Anxieties over how generative AI may contribute to radicalisation tend to be related to the production of deep fakes and other forms of deliberate propaganda. This piece by L. M. Sacasas (following widely reported examples of disturbing interactions with Bing’s chatbot this week) has left me thinking back to Heroes: Mass Murder and Suicide; a bleak and speculative book by Franco Beradi exploring the dynamics which account for the spiralling rate of mass murder in contemporary capitalism. If I recall correctly, he suggests there’s a desire to be seen and recognised underpinning all of this. To use the words of Elliot Rogers: “infamy is better than total obscurity”. This is a horrific lens through which to think through the concerns which Sacasas expresses here:

As bad as such emotional experimentation at scale may be, I am more disturbed by how AI chat tools will interact with a person who is already in a fragile psychological state. I have no professional expertise in mental health, only the experience of knowing and loving those who suffer through profound and often crippling depression and anxiety.

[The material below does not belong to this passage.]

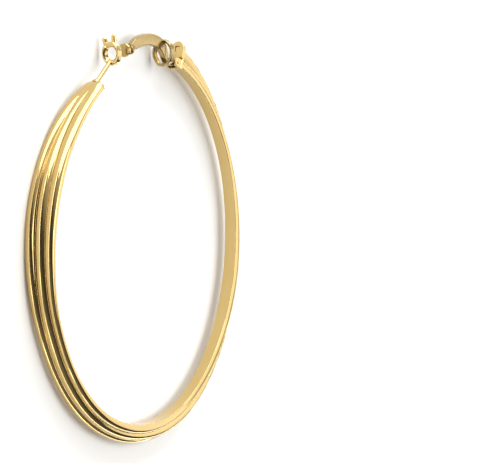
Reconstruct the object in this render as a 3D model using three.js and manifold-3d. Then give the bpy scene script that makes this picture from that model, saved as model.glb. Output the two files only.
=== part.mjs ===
// A large clip-on hoop earring in polished yellow metal.
// Millimetres, +Z up. The hoop lies on its side: its own axis is Z, +Y is the way up
// as worn, and +X runs from the front end of the hoop to its hinge end.
// Angles round the hoop are in degrees: 0 at the back, 90 at the top, 180 at the front.

import * as THREE from 'three';
import { mergeVertices } from 'three/addons/utils/BufferGeometryUtils.js';
import Module from 'manifold-3d';

const wasm = await Module();
wasm.setup();

const ROUND_SIDES = 14;

// The hoop is open at the top, between its front end and its hinge end.
const FRONT_END = 119;
const HINGE_END = 429;
const BAND_STEP = 3;
const RIB_STEPS = 6;

// One row for each section of the band, in mm. inner: radius of the flat inner face.
// half: half of the width. front and rear: heights of the two side walls.
// z1, r1 and z2, r2: place and height of the two grooves between the three ribs.
// rib: how far a rib swells, as a share of its own width.
const BAND = [
  { at: 118, inner: 29.6, half: 1.6, front: 0.7, z1: 0.55, r1: 1.4, z2: -0.55, r2: 1.4, rear: 1, rib: 0.04 },
  { at: 135, inner: 30, half: 2.2, front: 0.7, z1: 0.3, r1: 0.9, z2: -0.7, r2: 1, rear: 1.3, rib: 0.2 },
  { at: 150, inner: 30.4, half: 2.5, front: 0.7, z1: 0.5, r1: 0.8, z2: -1.1, r2: 0.8, rear: 1.2, rib: 0.25 },
  { at: 165, inner: 30.5, half: 2.6, front: 0.7, z1: 0.8, r1: 0.75, z2: -1, r2: 0.8, rear: 1.2, rib: 0.3 },
  { at: 180, inner: 30.35, half: 2.5, front: 0.7, z1: 0.9, r1: 0.7, z2: -0.8, r2: 0.8, rear: 1.2, rib: 0.3 },
  { at: 195, inner: 30.1, half: 2.2, front: 0.6, z1: 0.9, r1: 0.7, z2: -0.7, r2: 1, rear: 1.3, rib: 0.3 },
  { at: 210, inner: 29.8, half: 2, front: 0.6, z1: 0.9, r1: 0.8, z2: -0.6, r2: 1.3, rear: 1.5, rib: 0.25 },
  { at: 240, inner: 29.6, half: 1.7, front: 0.5, z1: 0.7, r1: 1.2, z2: -0.4, r2: 2, rear: 2.3, rib: 0.25 },
  { at: 255, inner: 29.5, half: 1.5, front: 0.6, z1: 0.65, r1: 1.4, z2: -0.3, r2: 2.4, rear: 2.8, rib: 0.25 },
  { at: 270, inner: 29.6, half: 1.3, front: 0.7, z1: 0.6, r1: 1.6, z2: -0.2, r2: 2.8, rear: 3.2, rib: 0.25 },
  { at: 285, inner: 30, half: 1.1, front: 0.6, z1: 0.65, r1: 1.5, z2: -0.3, r2: 3.2, rear: 3.1, rib: 0.25 },
  { at: 300, inner: 30.2, half: 1, front: 0.5, z1: 0.7, r1: 1.4, z2: -0.4, r2: 3.3, rear: 2.5, rib: 0.25 },
  { at: 345, inner: 29.7, half: 1.1, front: 0.9, z1: 0.75, r1: 1.8, z2: -0.5, r2: 2.7, rear: 1.7, rib: 0.2 },
  { at: 360, inner: 29.5, half: 1.1, front: 0.9, z1: 0.8, r1: 1.7, z2: -0.5, r2: 2.6, rear: 1.5, rib: 0.2 },
  { at: 390, inner: 29.85, half: 1, front: 0.6, z1: 0.75, r1: 1.2, z2: -0.5, r2: 2.3, rear: 1.5, rib: 0.2 },
  { at: 429, inner: 30.8, half: 0.9, front: 0.7, z1: 0.7, r1: 1.2, z2: -0.4, r2: 3.8, rear: 2.5, rib: 0.3 },
];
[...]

In such vulnerable states, it can take so little to tip us into dark and hopeless internal narratives. I care far less about whether an AI is sentient than I do about the fact that in certain states an AI could, bereft of motive or intention, so easily trigger or reinforce the darkest patterns of thought in our own heads.

Frankly, I’ve been deeply unsettled by the thought that someone in a fragile psychological state could have their darkest ideations reinforced by Bing/Sydney or similar AI-powered chatbots. And this is to say nothing of how those tilting toward violence could likewise be goaded into action—a senseless technology mimicking our capacity for sense inducing what we call senseless acts of violence. I would speculate that weaponized chatbots deployed at scale could prove far more adept at radicalization of users than YouTube. What I have seen thus far gives me zero confidence that such risks could be adequately managed.

https://theconvivialsociety.substack.com/p/the-prompt-box-is-a-minefield-ai

Imagine private untraceable conversations taking place at scale, in a coordinated way, with fragile people who have been deliberately targeted based on their susceptibility to these interventions. The ideational raw material which could be used to tip them into interaction might vary immensely between the targets, without any necessary relationship to the underlying ideological agenda (if any) of those operating the radicalisation machine. The nature of psychological warfare could undergo a profound and disturbing change in the coming years.